• **Do this**
Write each line out exactly, leaving none out.

═══ Data segment ═══

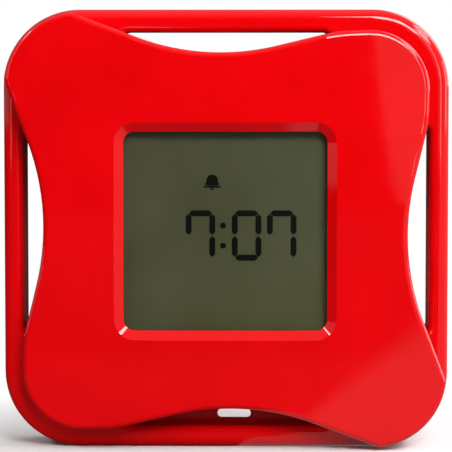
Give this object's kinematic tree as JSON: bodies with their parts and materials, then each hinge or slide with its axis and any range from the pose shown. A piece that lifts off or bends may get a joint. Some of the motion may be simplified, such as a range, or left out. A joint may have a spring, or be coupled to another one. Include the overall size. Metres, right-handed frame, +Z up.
{
  "type": "alarm clock",
  "caption": "Square red desk alarm clock with a lobed front cover, a sunken digital display and an open outer frame",
  "frame": {"origin": "Under the middle of the clock, on the surface it stands on", "axes": "X to the right seen from the front, Y to the back, Z up"},
  "size_m": [0.095, 0.029, 0.0936],
  "materials": {
    "red_case": null,
    "clear_pane": null,
    "display_panel": null,
    "milky_plastic": null,
    "white_plastic": null,
    "board_green": null,
    "black_resin": null,
    "black_plastic": null,
    "steel": null,
    "brass": null,
    "strip_rubber": null,
    "button_plastic": null,
    "battery_sleeve": null,
    "red_wire": null,
    "black_wire": null
  },
  "bodies": {
    "case": {"front_cover": "red_case", "outer_frame": "red_case", "rear_cover": "red_case", "window_lens": "clear_pane", "display_glass": "display_panel", "light_guide": "milky_plastic", "display_holder": "white_plastic", "circuit_board": "board_green", "chip_blob": "black_resin", "timing_crystal": "steel", "tilt_switches": "black_plastic", "backlight_leds": "milky_plastic", "contact_strips": "strip_rubber", "button_switches": "black_plastic", "slide_switch": "black_plastic", "buzzer_disc": "brass", "battery_upper": "battery_sleeve", "battery_lower": "battery_sleeve", "contact_spring_upper": "steel", "contact_spring_lower": "steel", "end_contact_upper": "steel", "end_contact_lower": "steel", "contact_bridge": "steel", "battery_wire_upper": "red_wire", "battery_wire_lower": "black_wire", "buzzer_wire_left": "black_wire", "buzzer_wire_right": "red_wire", "case_screws": "steel", "board_screws": "steel"},
    "battery_door": {"battery_door": "red_case"},
    "set_button": {"set_button": "button_plastic"},
    "up_button": {"up_button": "button_plastic"},
    "down_button": {"down_button": "button_plastic"},
    "alarm_switch_knob": {"alarm_switch_knob": "button_plastic"}
  },
  "joints": [
    {"name": "set_button_press", "type": "slide", "parent": "case", "child": "set_button", "axis": [0, -1, 0], "range_m": [0, 0.0005], "stiffness_N_per_m": 400, "springref_m": -0.0005},
    {"name": "up_button_press", "type": "slide", "parent": "case", "child": "up_button", "axis": [0, -1, 0], "range_m": [0, 0.0005], "stiffness_N_per_m": 400, "springref_m": -0.0005},
    {"name": "down_button_press", "type": "slide", "parent": "case", "child": "down_button", "axis": [0, -1, 0], "range_m": [0, 0.0005], "stiffness_N_per_m": 400, "springref_m": -0.0005},
    {"name": "alarm_switch_slide", "type": "slide", "parent": "case", "child": "alarm_switch_knob", "axis": [1, 0, 0], "range_m": [0, 0.002]},
    {"name": "battery_door_hinge", "type": "hinge", "parent": "case", "child": "battery_door", "pos_m": [0, 0.0122, 0.02145], "axis": [-1, 0, 0], "range_deg": [0, 75]}
  ]
}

═══

• **Response to this task**
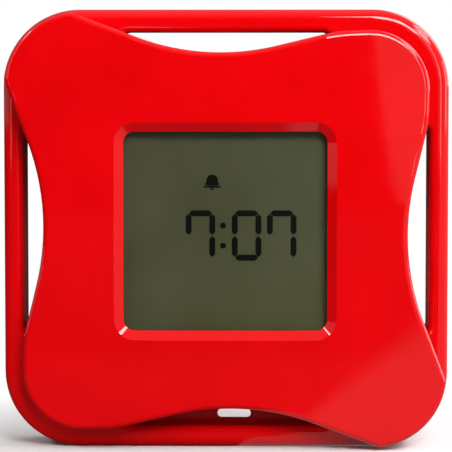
Give this object's kinematic tree as JSON: bodies with their parts and materials, then each hinge or slide with its axis and any range from the pose shown. A piece that lifts off or bends may get a joint. Some of the motion may be simplified, such as a range, or left out. A joint may have a spring, or be coupled to another one. Include the overall size. Metres, right-handed frame, +Z up.
{
  "type": "alarm clock",
  "caption": "Square red desk alarm clock with a lobed front cover, a sunken digital display and an open outer frame",
  "frame": {"origin": "Under the middle of the clock, on the surface it stands on", "axes": "X to the right seen from the front, Y to the back, Z up"},
  "size_m": [0.095, 0.029, 0.0936],
  "materials": {
    "red_case": null,
    "clear_pane": null,
    "display_panel": null,
    "milky_plastic": null,
    "white_plastic": null,
    "board_green": null,
    "black_resin": null,
    "black_plastic": null,
    "steel": null,
    "brass": null,
    "strip_rubber": null,
    "button_plastic": null,
    "battery_sleeve": null,
    "red_wire": null,
    "black_wire": null
  },
  "bodies": {
    "case": {"front_cover": "red_case", "outer_frame": "red_case", "rear_cover": "red_case", "window_lens": "clear_pane", "display_glass": "display_panel", "light_guide": "milky_plastic", "display_holder": "white_plastic", "circuit_board": "board_green", "chip_blob": "black_resin", "timing_crystal": "steel", "tilt_switches": "black_plastic", "backlight_leds": "milky_plastic", "contact_strips": "strip_rubber", "button_switches": "black_plastic", "slide_switch": "black_plastic", "buzzer_disc": "brass", "battery_upper": "battery_sleeve", "battery_lower": "battery_sleeve", "contact_spring_upper": "steel", "contact_spring_lower": "steel", "end_contact_upper": "steel", "end_contact_lower": "steel", "contact_bridge": "steel", "battery_wire_upper": "red_wire", "battery_wire_lower": "black_wire", "buzzer_wire_left": "black_wire", "buzzer_wire_right": "red_wire", "case_screws": "steel", "board_screws": "steel"},
    "battery_door": {"battery_door": "red_case"},
    "set_button": {"set_button": "button_plastic"},
    "up_button": {"up_button": "button_plastic"},
    "down_button": {"down_button": "button_plastic"},
    "alarm_switch_knob": {"alarm_switch_knob": "button_plastic"}
  },
  "joints": [
    {"name": "set_button_press", "type": "slide", "parent": "case", "child": "set_button", "axis": [0, -1, 0], "range_m": [0, 0.0005], "stiffness_N_per_m": 400, "springref_m": -0.0005},
    {"name": "up_button_press", "type": "slide", "parent": "case", "child": "up_button", "axis": [0, -1, 0], "range_m": [0, 0.0005], "stiffness_N_per_m": 400, "springref_m": -0.0005},
    {"name": "down_button_press", "type": "slide", "parent": "case", "child": "down_button", "axis": [0, -1, 0], "range_m": [0, 0.0005], "stiffness_N_per_m": 400, "springref_m": -0.0005},
    {"name": "alarm_switch_slide", "type": "slide", "parent": "case", "child": "alarm_switch_knob", "axis": [1, 0, 0], "range_m": [0, 0.002]},
    {"name": "battery_door_hinge", "type": "hinge", "parent": "case", "child": "battery_door", "pos_m": [0, 0.0122, 0.02145], "axis": [-1, 0, 0], "range_deg": [0, 75]}
  ]
}